We cool ourselves out by telling ourselves new stories. We might reframe our cooperation as a sign of moral superiority ("from sucker to saint"). We might convince ourselves that a system is fair to avoid the terrifying feeling that the world is random and unjust—a phenomenon known as the 'just-world hypothesis.' This is why people will defend exploitative systems or even blame victims of misfortune. Admitting the world is rigged is often more psychologically painful than accepting our small, compromised place within it.

Conclusion

Narrator: Ultimately, Neither a Sucker Nor a Scammer Be argues that the fear of being a fool is one of the most powerful, yet unexamined, forces in our social and political lives. It dictates who we trust, what risks we take, and how we construct our society. The book's most critical takeaway is that rationality is not absolute; it depends entirely on your goals. If your primary goal is to never, ever be made a fool of, then a life of suspicion, disengagement, and punitive anger is perfectly rational.

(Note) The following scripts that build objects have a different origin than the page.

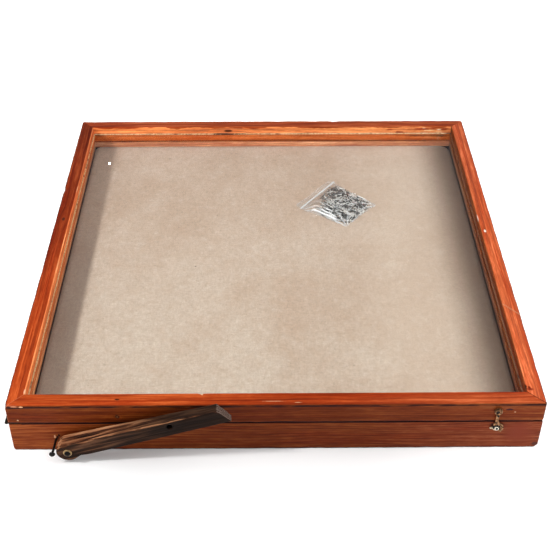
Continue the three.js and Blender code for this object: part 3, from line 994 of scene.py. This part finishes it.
def softboard():
    material, place = startMaterial("softboard")
    crumbs = cloud(place, grey(420), 4, 0.65)
    tone = weighted((crumbs, 0.6), (cloud(place, (20, 20, 900), 2), 0.4))
    colour = ramp(tone, [(0.3, (0.14, 0.08, 0.04)), (0.7, (0.42, 0.29, 0.17))])
    return finishMaterial(material, {"Base Color": colour, "Roughness": 0.95}, crumbs, 0.0003)


def basePlywood():
    material, place = startMaterial("basePlywood")
    swirl = cloud(place, (2.2, 9, 9), 2.0)
    bands = put("TexWave", {"Vector": vectors("MULTIPLY", place, (0.22, 1, 1)), "Scale": 13.0,
                            "Distortion": 7.0, "Detail": 2.0, "Detail Scale": 1.2},
                bands_direction="Y").outputs["Fac"]
    pores = cloud(place, (30, 900, 900), 3, 0.6)
    tone = weighted((pores, 0.7), (bands, 0.15), (swirl, 0.25))
    colour = ramp(tone, [(0.2, (0.52, 0.34, 0.185)), (0.55, (0.38, 0.225, 0.11)), (0.9, (0.22, 0.115, 0.05))])
    scuffs = fade(cloud(place, (40, 14, 40), 4, 0.7), 0.6, 0.75, 0.0, 0.5)
    colour = blend(scuffs, colour, (0.10, 0.06, 0.035))
    return finishMaterial(material, {"Base Color": colour, "Roughness": 0.7}, tone)


def blackSteel():
    material, place = startMaterial("blackSteel")
    scale = cloud(place, grey(900), 4, 0.6)
    return finishMaterial(material, {
        "Base Color": ramp(scale, [(0.35, grey(0.004)), (0.7, (0.014, 0.010, 0.008))]),
        "Roughness": fade(scale, 0.3, 0.7, 0.32, 0.6),
        "Metallic": 0.8,
    }, scale)


brads = {
    "each": 8,
    "pitch": 0.072,
    "inset": 0.007,
    "profile": [(0, -0.2), (1.4, -0.2), (1.6, -1.0), (1.6, -2.9), (0, -2.9)],
}


def addBase():
    low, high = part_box("base_board")
    bm = bmesh.new()
    cuboid(bm, low, high)
    bevelAll(bm, 0.0004)
    addPiece("baseBoard", bm, "box", basePlywood(), ["base_board"])
    keepNode("pinning_board", softboard())

    bm = bmesh.new()
    inset = brads["inset"]
    spots = []
    for index in range(brads["each"]):
        across = (index - (brads["each"] - 1) / 2) * brads["pitch"]
        spots += [(across, low.y + inset), (across, high.y - inset)]
        spots += [(low.x + inset, across * 1.04), (high.x - inset, across * 1.04)]
    for x, y in spots:
        head = turnedShape(bm, brads["profile"], 16)
        bmesh.ops.rotate(bm, verts=head, matrix=Matrix.Rotation(math.pi / 2, 3, "X"))
        bmesh.ops.translate(bm, verts=head, vec=(x, y, 0))
    addPiece("baseBrads", bm, "box", woodSteel)


woodSteel = blackSteel()
addLinen()
addBase()
print("linen and boards built")


# Strip hinge

def hingeSteel():
    material, place = startMaterial("hingeSteel")
    tarnish = cloud(place, (90, 30, 90), 4, 0.65)
    rust = fade(cloud(place, grey(140), 4, 0.6), 0.58, 0.7)
    # Near black steel: tarnish, and dark as painted shade, since the barrel is only seen in shade
    colour = ramp(tarnish, [(0.3, (0.012, 0.009, 0.007)), (0.7, (0.060, 0.048, 0.040))])
    return finishMaterial(material, {
        "Base Color": blend(rust, colour, (0.05, 0.018, 0.008)),
        "Roughness": fade(tarnish, 0.3, 0.7, 0.55, 0.35),
        "Metallic": sums("SUBTRACT", 0.95, sums("MULTIPLY", rust, 0.8)),
    }, tarnish)


hinge = {
    "knuckles": 21,
    "gap": 0.0003,
    "barrel": 0.002,
    "bore": 0.0011,
    "leaf": 0.0009,
    "screws": 10,
    "screwIn": (0.0095, 0.0045),
    "screwProfile": [(0, -0.8), (1.2, -0.8), (2.6, 0.0), (2.3, 0.12), (0.8, 0.15), (0, 0.15)],
}


def addHinge():
    steel = hingeSteel()
    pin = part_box("hinge_pin")
    axisX, axisZ = (pin[0].x + pin[1].x) / 2, (pin[0].z + pin[1].z) / 2
    length = pin[1].y - pin[0].y
    pitch = length / hinge["knuckles"]
    width = pitch - hinge["gap"]
    radius, thick = hinge["barrel"], hinge["leaf"]
    leaves = [("box", wallTop, wallTop, 0, 1), ("lid", lidBottom + thick, lidBottom, 1, -1)]
    for body, top, seam, first, upward in leaves:
        node, name = "hinge_leaf_" + body, body + "Leaf"
        bm = bmesh.new()
        cuboid(bm, (-halfWide + 0.0004, -length / 2, top - thick), (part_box(node)[1].x, length / 2, top))
        for index in range(first, hinge["knuckles"], 2):
            start = -length / 2 + index * pitch + hinge["gap"] / 2
            made = rod(bm, (axisX, start + width / 2, axisZ), radius, width, 24)
            caps = {face for vert in made for face in vert.link_faces if len(face.verts) == 24}
            bmesh.ops.inset_individual(bm, faces=list(caps), thickness=radius - hinge["bore"], depth=-0.0006)
            cuboid(bm, (axisX + 0.0012, start, top - thick), (-halfWide + 0.0008, start + width, top))
        bevelAll(bm, 0.00015, 1, 60)
        addPiece(name, bm, body, steel, [node])

        # Slotted screws, sunk so that the leaves close flat
        bm = bmesh.new()
        for index in range(hinge["screws"]):
            y = (index + 0.5) / hinge["screws"] * length - length / 2
            head = turnedShape(bm, hinge["screwProfile"], 20)
            bmesh.ops.rotate(bm, verts=head, matrix=Matrix.Rotation(-upward * math.pi / 2, 3, "X"))
            bmesh.ops.translate(bm, verts=head, vec=(hinge["screwIn"][index % 2] - halfWide, y, seam))
        addPiece(name + "Screws", bm, body, steel)
    keepNode("hinge_pin", steel)


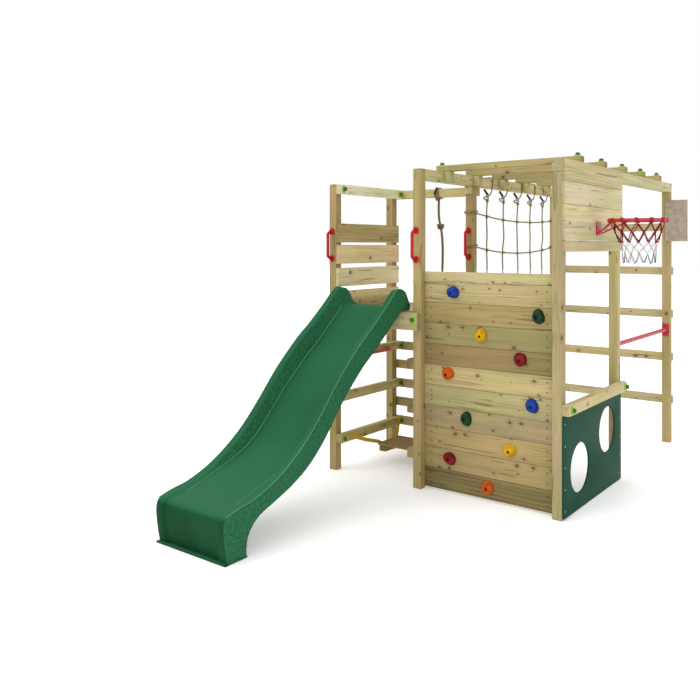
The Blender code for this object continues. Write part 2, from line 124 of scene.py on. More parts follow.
# Slide, as in its CAD solid: rim, bed and lower edge of the side, as (y, z)
SLIDE_X = -1.278
SLIDE_SKIN = 0.006
SLIDE_STATIONS = (
    ((0.060, 1.140), (0.050, 1.131), (0.050, 1.1060)),
    ((0.010, 1.218), (0.000, 1.132), (0.000, 1.1060)),
    ((-0.045, 1.240), (-0.045, 1.131), (-0.040, 1.1062)),
    ((-0.100, 1.228), (-0.100, 1.111), (-0.092, 1.070)),
    ((-0.200, 1.142), (-0.200, 1.026), (-0.200, 0.984)),
    ((-0.340, 1.030), (-0.340, 0.910), (-0.340, 0.880)),
    ((-0.475, 0.932), (-0.475, 0.812), (-0.475, 0.782)),
    ((-0.655, 0.774), (-0.655, 0.656), (-0.655, 0.617)),
    ((-0.800, 0.618), (-0.800, 0.512), (-0.800, 0.454)),
    ((-0.930, 0.490), (-0.930, 0.402), (-0.930, 0.344)),
    ((-1.060, 0.392), (-1.070, 0.334), (-1.060, 0.272)),
    ((-1.200, 0.314), (-1.200, 0.297), (-1.200, 0.219)),
    ((-1.340, 0.264), (-1.340, 0.258), (-1.300, 0.183)),
    ((-1.450, 0.245), (-1.450, 0.238), (-1.355, 0.145)),
    ((-1.530, 0.225), (-1.530, 0.216), (-1.385, 0.105)),
    ((-1.5505, 0.175), (-1.547, 0.165), (-1.397, 0.065)),
    ((-1.543, 0.085), (-1.539, 0.083), (-1.400, 0.030)),
    ((-1.526, 0.000), (-1.522, 0.000), (-1.398, 0.000)),
)


def at(x, y, z):
    """A laid-out point in the frame's coordinates."""
    return ORIGIN + Vector((x, y, z))


def linear(red, green, blue):
    """The surface colour that looks like a display colour, from 0 to 255, under the lamps."""
    made = []
    for value in (red, green, blue):
        share = value / 255
        made.append((share / 12.92 if share <= 0.04045 else ((share + 0.055) / 1.055) ** 2.4) / LIGHT_GAIN)
    return (*made, 1.0)


def smooth_route(points, steps):
    """Points of a Catmull-Rom curve through the given ones, with steps between each pair."""
    knots = [Vector(point) for point in points]
    knots = [2 * knots[0] - knots[1]] + knots + [2 * knots[-1] - knots[-2]]
    made = []
    for index in range(1, len(knots) - 2):
        before, start, end, after = knots[index - 1 : index + 3]
        for step in range(steps):
            t = step / steps
            bend = (2 * before - 5 * start + 4 * end - after) * t**2
            turn = (3 * start - before - 3 * end + after) * t**3
            made.append(0.5 * (2 * start + (end - before) * t + bend + turn))
    made.append(knots[-2])
    return made


def length_of(points):
    return sum((after - before).length for before, after in zip(points, points[1:]))


# ---------------------------------------------------------------- node helpers


def put(tree, kind, inputs=None, **settings):
    """Adds a node. Settings are its own options, and inputs are values or sockets."""
    node = tree.nodes.new(kind)
    for name, value in settings.items():
        setattr(node, name, value)
    for key, value in (inputs or {}).items():
        if isinstance(value, bpy.types.NodeSocket):
            tree.links.new(value, node.inputs[key])
        else:
            node.inputs[key].default_value = value
    return node


def calc(tree, operation, first, second=0.0, third=0.0):
    inputs = {0: first, 1: second, 2: third}
    return put(tree, "ShaderNodeMath", inputs, operation=operation).outputs[0]


def remap(tree, value, low, high, to_low=0.0, to_high=1.0):
    """A smooth step of value from low to high."""
    inputs = {"Value": value, "From Min": low, "From Max": high}
    inputs["To Min"] = to_low
    inputs["To Max"] = to_high
    return put(tree, "ShaderNodeMapRange", inputs, interpolation_type="SMOOTHSTEP").outputs[0]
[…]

The challenge, then, is to consciously choose our goals. Is our goal to vindicate our status at all costs, or is it to build connection, foster cooperation, or act with integrity? By recognizing the sucker fear for what it is—a powerful but often distorting heuristic—we can begin to de-weaponize it. We can decide when the risk of being played is worth taking for a chance at a greater reward, whether that reward is a successful business partnership, a more just society, or simply a relationship built on unconditional trust. The real question isn't if we will be a sucker, but how we will choose to live with integrity in a world full of sucker's games.